Waugh Thistleton’s designers are also the brains behind the fourteen storey Kinetica, fifty six apartments and three floors of commercial space to be built in Ramsgate Street, behind the Kingsland Shopping Centre, by 2010.

The futuristic tower is specially designed to harness wind power, which will be captured on its south side by four vertical turbines designed and installed by wind technology experts Quiet Revolution. Any renewable energy generated by the turbines which is not used by the residents will be forwarded to the National Grid.

The building will also have a very unusual façade – pixillated like an over-enlarged photograph - inspired by the images produced by German artist Gerhad Richter. The external surface will consist of thousands of black, grey and white panels made from waste timber.

Kinetica will be launched at the Hoxton Hotel on Great Eastern Street on Wednesday 20th February.

“These ground-breaking new buildings are pointers to the way the construction industry is moving,” says Dave Geddes, who runs a specialist centre for new construction techniques at Hackney Community College on Falkirk Street. “That’s why we are launching a new Diploma for 14-19 year olds in construction and the built environment in September. The next generation of architects and builders will need to be experts in low carbon footprint buildings which draw on renewable energy sources, and the college intends to stay at the cutting edge of the industry.”

The new qualification in construction and the environment is a joint initiative linking the college and Stoke Newington, Haggerston and Cardinal Pole schools.

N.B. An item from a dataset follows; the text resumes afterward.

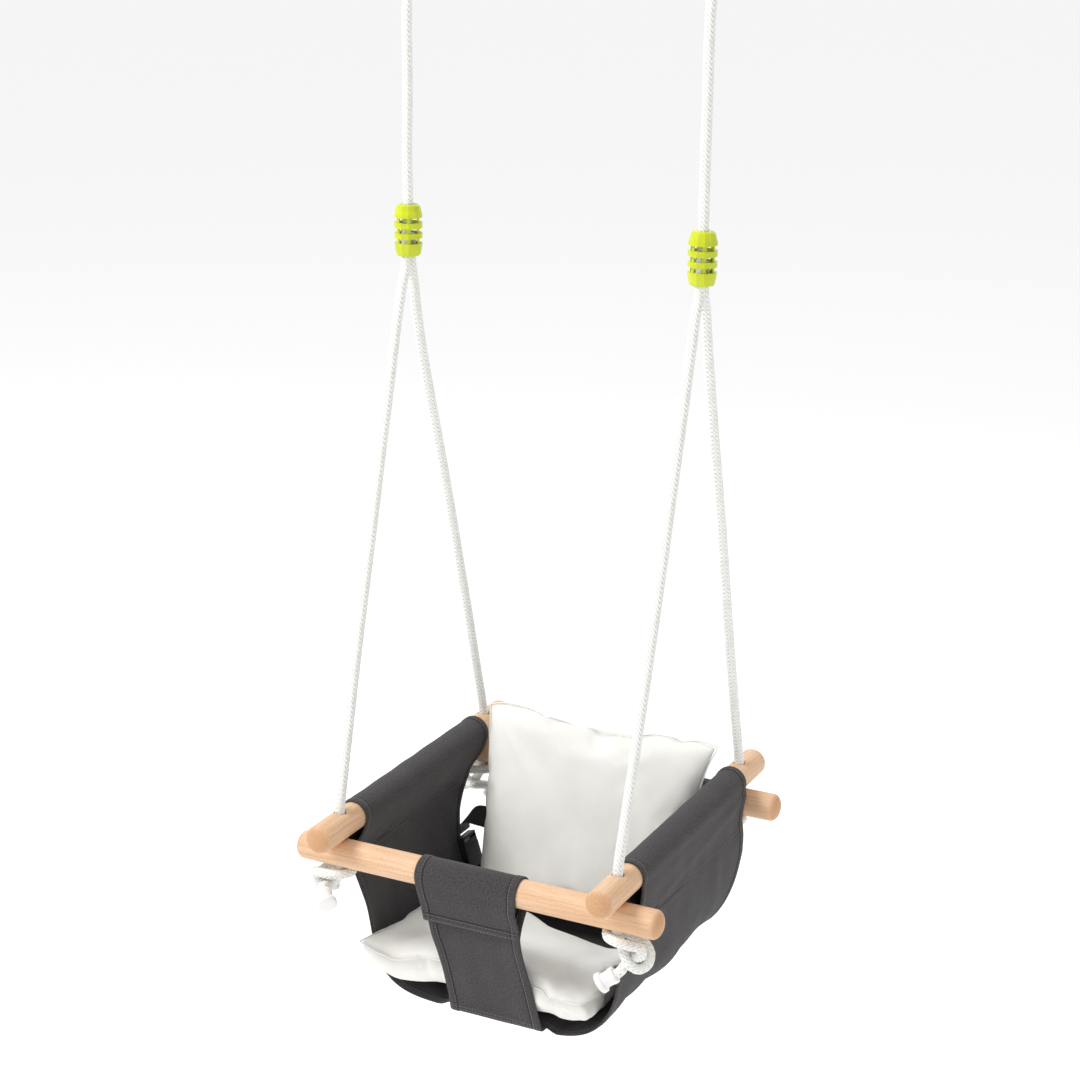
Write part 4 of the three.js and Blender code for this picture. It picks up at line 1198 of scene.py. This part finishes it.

“The construction industry is booming in Hackney, but it’s also changing its spots at the same time,” says Patrick Nicholson. “Local builders, and people buying or commissioning new buildings locally, are being forced to reduce their impact on the environment by high energy prices, new regulations and public opinion. Every building firm, and young person thinking of entering the industry, must move with the times and play their part in making London a more sustainable and cleaner city to live in.”